To round it out, let’s come back to Alice. She has not only built an AI for home energy use, she has built a bot that will periodically ask you, “Hey, are you feeling hot or cold in your house right now?” When you answer, you are feeding data into the AI and into the AI repository. That’s your data. Why shouldn’t you be compensated for it? After all, it makes the AI better and enriches the data repository. SEED says you should, and it secures your asset rights in the blockchain.
When all is said and done, SEED will offer you better protection for the data you offer and greater confidence in the authenticity and reputation of the bot with which you are interacting.
The promise of blockchain-based AI
Blockchain-based AI projects are still in very early development, and the big data kings have a huge advantage, but so did the Atlanta Falcons at halftime of last year’s Super Bowl.

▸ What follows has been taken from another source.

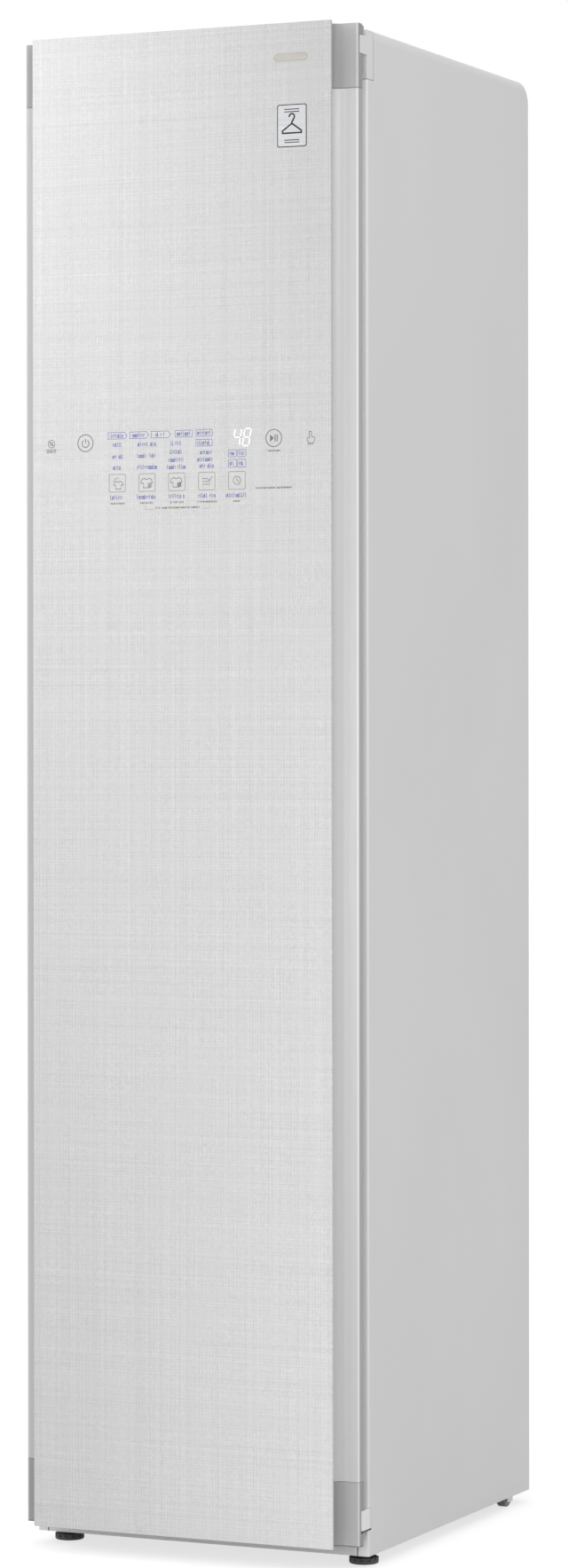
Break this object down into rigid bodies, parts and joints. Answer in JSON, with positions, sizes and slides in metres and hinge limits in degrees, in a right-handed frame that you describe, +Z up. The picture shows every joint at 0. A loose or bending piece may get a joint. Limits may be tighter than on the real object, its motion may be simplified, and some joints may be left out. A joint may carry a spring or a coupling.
{
  "type": "clothes drying cabinet",
  "caption": "Tall narrow clothes drying cabinet with a linen-pattern glass door on a side hinge, a hanging chamber and a machine room.",
  "frame": {"origin": "on the floor under the middle of the cabinet's outline, door included", "axes": "+X to the right seen from the front, +Y to the rear, +Z up; the door faces -Y"},
  "size_m": [0.446, 0.586, 1.85],
  "materials": {
    "white_enamel": "white enamelled sheet, satin",
    "white_plastic": "white moulded plastic, satin",
    "panel_glass": "back-printed tempered glass, silver linen pattern",
    "trim_grey": "light grey satin trim",
    "cap_grey": "mid grey moulded plastic",
    "chamber_white": "warm white moulded lining",
    "dark_plastic": "dark moulded plastic",
    "tank_blue": "blue tinted clear plastic",
    "tank_grey": "pale grey plastic",
    "fin_aluminium": "thin pressed fins",
    "cast_aluminium": "cast, grey",
    "rail_aluminium": "anodised",
    "cast_black": "black painted steel",
    "bare_steel": "zinc plated",
    "seal_rubber": "soft grey seal",
    "press_grey": "grey moulded plastic",
    "hanger_grey": "grey moulded plastic",
    "wheel_grey": "grey nylon",
    "pad_grey": "dark grey hard plastic"
  },
  "bodies": {
    "cabinet": {"side_panel_left": "white_enamel", "side_panel_right": "white_enamel", "top_cover": "white_enamel", "back_cover": "white_enamel", "power_inlet": "dark_plastic", "base_tray": "dark_plastic", "kick_plate": "white_enamel", "front_post_left": "white_enamel", "front_post_right": "white_enamel", "front_header": "white_enamel", "front_sill": "white_plastic", "corner_cap_left": "white_plastic", "upper_hinge_arm": "white_plastic", "lower_hinge_arm": "white_enamel", "upper_hinge_pin": "bare_steel", "chamber_wall_left": "chamber_white", "chamber_wall_right": "chamber_white", "chamber_back": "chamber_white", "chamber_ceiling": "chamber_white", "chamber_floor": "chamber_white", "tank_bay_wall": "chamber_white", "supply_tank": "tank_blue", "drain_tank": "tank_grey", "air_duct": "dark_plastic", "evaporator": "fin_aluminium", "condenser": "fin_aluminium", "fan_case": "dark_plastic", "blower_motor": "cast_black", "compressor": "cast_black", "steam_generator": "cast_aluminium", "control_box": "white_plastic", "shaker_motor": "cast_black", "roller_bracket_left": "bare_steel", "roller_bracket_right": "bare_steel"},
    "door": {"door_glass": "panel_glass", "door_core": "dark_plastic", "door_cap_top": "cap_grey", "door_cap_bottom": "cap_grey", "door_trim_left": "trim_grey", "door_trim_right": "trim_grey", "door_liner": "chamber_white", "door_gasket": "seal_rubber", "display_module": "dark_plastic", "press_frame": "press_grey"},
    "press": {"press_plate": "press_grey"},
    "rail": {"hanger_rail": "rail_aluminium"},
    "crank": {"crank_disc": "bare_steel"},
    "left_hanger": {"hanger_left": "hanger_grey"},
    "middle_hanger": {"hanger_middle": "hanger_grey"},
    "right_hanger": {"hanger_right": "hanger_grey"},
    "filter": {"lint_filter": "press_grey"},
    "cartridge": {"aroma_cartridge": "tank_blue"},
    "rack": {"shelf_rack": "hanger_grey"},
    "fan": {"blower_wheel": "chamber_white"},
    "left_roller": {"roller_wheel_left": "wheel_grey"},
    "right_roller": {"roller_wheel_right": "wheel_grey"},
    "left_leg": {"leg_stud_left": "bare_steel", "leg_pad_left": "pad_grey"},
    "right_leg": {"leg_stud_right": "bare_steel", "leg_pad_right": "pad_grey"}
  },
  "joints": [
    {"name": "door_hinge", "type": "hinge", "parent": "cabinet", "child": "door", "pos_m": [0.216, -0.25, 0.9], "axis": [0, 0, 1], "range_deg": [0, 110]},
    {"name": "press_hinge", "type": "hinge", "parent": "door", "child": "press", "pos_m": [-0.089, -0.22655, 0.925], "axis": [0, 0, 1], "range_deg": [0, 60]},
    {"name": "rail_shake", "type": "slide", "parent": "cabinet", "child": "rail", "axis": [1, 0, 0], "range_m": [-0.02, 0.02]},
    {"name": "crank_turn", "type": "hinge", "parent": "cabinet", "child": "crank", "pos_m": [0, 0, 1.777], "axis": [0, 0, 1], "continuous": true},
    {"name": "left_hanger_swing", "type": "hinge", "parent": "rail", "child": "left_hanger", "pos_m": [-0.09, 0, 1.6943], "axis": [1, 0, 0], "range_deg": [-10, 10]},
    {"name": "middle_hanger_swing", "type": "hinge", "parent": "rail", "child": "middle_hanger", "pos_m": [0, 0, 1.6943], "axis": [1, 0, 0], "range_deg": [-10, 10]},
    {"name": "right_hanger_swing", "type": "hinge", "parent": "rail", "child": "right_hanger", "pos_m": [0.09, 0, 1.6943], "axis": [1, 0, 0], "range_deg": [-10, 10]},
    {"name": "filter_lift", "type": "slide", "parent": "cabinet", "child": "filter", "axis": [0, 0, 1], "range_m": [0, 0.12]},
    {"name": "cartridge_lift", "type": "slide", "parent": "cabinet", "child": "cartridge", "axis": [0, 0, 1], "range_m": [0, 0.09]},
    {"name": "rack_lift", "type": "slide", "parent": "cabinet", "child": "rack", "axis": [0, 0, 1], "range_m": [0, 0.1]},
    {"name": "fan_spin", "type": "hinge", "parent": "cabinet", "child": "fan", "pos_m": [0.07, 0.13, 0.335], "axis": [0, 1, 0], "continuous": true},
    {"name": "left_roller_spin", "type": "hinge", "parent": "cabinet", "child": "left_roller", "pos_m": [-0.208, 0.234, 0.012], "axis": [1, 0, 0], "continuous": true},
    {"name": "right_roller_spin", "type": "hinge", "parent": "cabinet", "child": "right_roller", "pos_m": [0.208, 0.234, 0.012], "axis": [1, 0, 0], "continuous": true},
    {"name": "left_leg_turn", "type": "hinge", "parent": "cabinet", "child": "left_leg", "pos_m": [-0.1993, -0.1983, 0.005], "axis": [0, 0, 1], "continuous": true},
    {"name": "right_leg_turn", "type": "hinge", "parent": "cabinet", "child": "right_leg", "pos_m": [0.1993, -0.1983, 0.005], "axis": [0, 0, 1], "continuous": true}
  ]
}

As blockchains drive into the mainstream, we will see more and more data hitting decentralized marketplaces and exchanges. As people realize the value their personal data has, along with the opportunities to monetize it, and as networks like SEED, SingularityNet, and Ocean mature, we will see a tipping point in the evolution of big data, moving from a closed, siloed phenomenon to open systems where the creators of data are more fairly rewarded for their contributions.
It is too early to tell which protocols will be the winners and whether these three first movers I’ve pointed to will remain in the lead or lose out to the next wave of fast-followers.
The only clear thing is that the winners will be the developers and consumers whose data and intellectual property will be rewarded and whose experiences will be protected from bad or manipulating actors by open, transparent systems.